Mistake: Same process for all issue types
Fix: Branch prompts after issue category to capture relevant detail quickly.
Mistake: No ownership after intake
Fix: Assign each request to a named owner with due window.
Metrics to prove intake improvement
You can track impact within a few weeks using:
- Average time from intake to assignment
- Percentage of tickets requiring additional detail chase
- First-visit completion rate
- Repeat contact rate before first appointment
- Escalations related to delayed maintenance response
These metrics show whether intake quality is reducing downstream workload.

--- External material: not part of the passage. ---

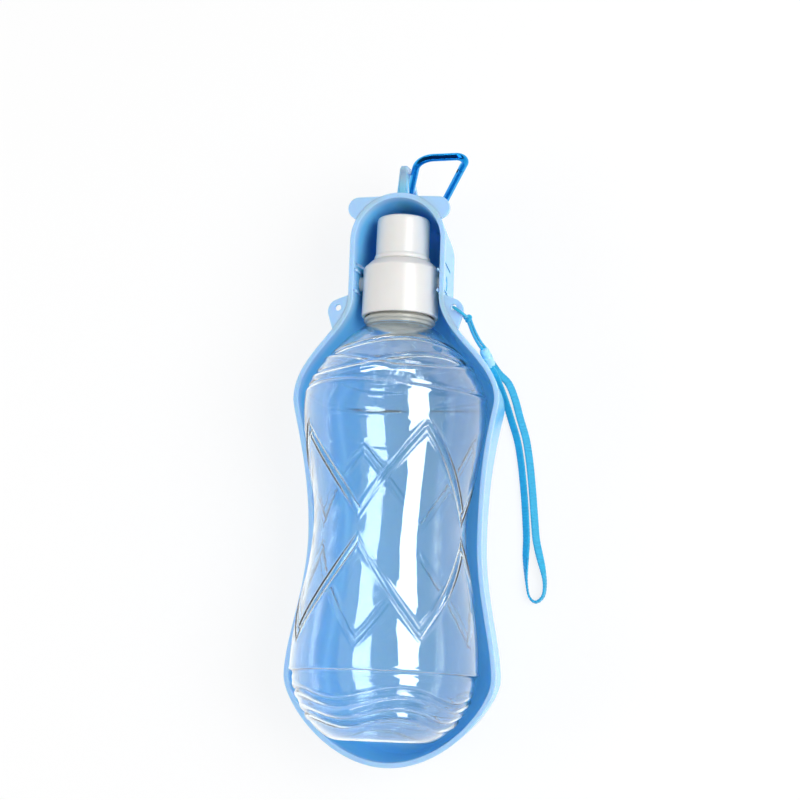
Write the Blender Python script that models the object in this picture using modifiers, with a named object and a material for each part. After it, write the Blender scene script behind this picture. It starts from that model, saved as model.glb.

Rollout plan for busy teams
Do not redesign everything at once. Run a short staged rollout:
- Week 1: Define categories, urgency bands, and required fields.
- Week 2: Launch structured intake for one branch or one issue type.
- Week 3: Review data on chase rates and assignment speed.
- Week 4: Extend to all branches and publish standard contractor handoff notes.
This approach keeps disruption low while delivering quick wins.
Practical example: before vs after
Before structured intake:
- "Tap is leaking, please fix."
- Coordinator sends two follow-up messages for address and urgency.
- Appointment is delayed while details are gathered.
After structured intake:
- Address captured, issue category set to plumbing, leak active flagged, access provided.
- Ticket assigned immediately with correct priority.
- Tenant receives clear service update and expected next step.
Small structure at the start prevents large delays later.
Final note
Maintenance admin decreases when the quality of incoming information increases. Structured intake helps teams move from reactive chasing to reliable flow.
If you want faster turnaround without extra headcount, start with intake design. It is one of the highest-leverage operational changes you can make.